Nell'Odissea si racconta che «Proteo d'Egitto, l'immortale vecchio del mare che non mente mai, che suona il profondo in tutte le sue profondità ed è servo di Poseidone»,[14] soleva uscire dal mare a mezzogiorno per sdraiarsi a sonnecchiare all'ombra delle rocce e che chi desiderava conoscere il proprio destino doveva avvicinarsi a lui a quell'ora per coglierlo nel sonno. Era necessaria la forza per trattenerlo poiché Proteo era un muta forma e quindi in grado di assumere qualsiasi sembianza.

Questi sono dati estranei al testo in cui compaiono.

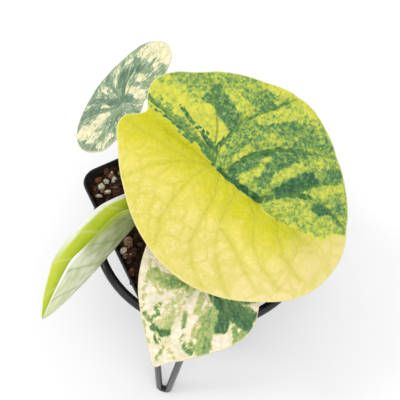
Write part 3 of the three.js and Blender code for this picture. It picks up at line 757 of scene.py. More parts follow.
def leaf_fields(paint):
    """What a leaf's mesh carries, by name, for its skin to read."""
    place = paint.field("leaf_place")
    s, t, nearest = paint.split(place)
    green, vein, under = paint.split(paint.field("leaf_look"))
    edge, border, _ = paint.split(paint.field("leaf_edge"))
    return SimpleNamespace(
        flat=paint.stretch(place, (1.0, 1.0, 0.0)), s=s, t=t, nearest=nearest, green=green, vein=vein,
        under=under, edge=edge, border=border, ray=paint.field("leaf_ray"),
    )


def leaf_skin(paint, at, scale, depth, roughness):
    """The pebbled, softly shining skin that the leaves share."""
    pebbles = paint.cells(at.flat, scale)
    fine = paint.noise(at.flat, scale * 2.4, 1.0)
    swell = paint.noise(at.flat, 0.3, 2.0)
    paint.bump(pebbles * 0.5 + fine * 0.2 + swell * 0.7 - at.vein * 0.4, depth)
    paint.rough(roughness + 0.12 * (fine - 0.5) + at.under * 0.12)


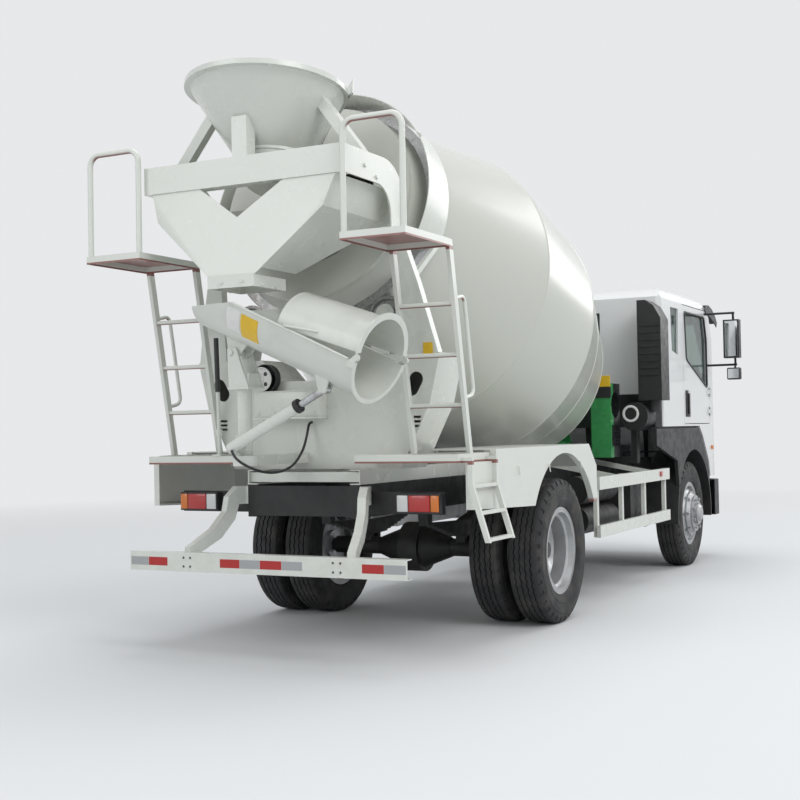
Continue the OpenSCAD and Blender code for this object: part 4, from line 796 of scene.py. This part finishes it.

Menelao, infatti, di ritorno dalla guerra di Troia e dopo averlo catturato, lo vide trasformarsi in un leone, un serpente, un leopardo, un maiale, persino in semplice acqua ed ancora diventare un albero prima di riprendere la forma umana e predirgli il futuro. Dall'incontro fra Menelao e Proteo prende spunto anche uno dei Dialoghi marini dell'autore greco Luciano di Samosata[15].
Virgilio nelle Georgiche menziona più volte Proteo (ma lo posiziona a Scarpanto) ed aggiunge che attraversa i mari su un carro trainato da ippocampi mentre rivisita i paradisi di Tessaglia e della nativa Pellene[16].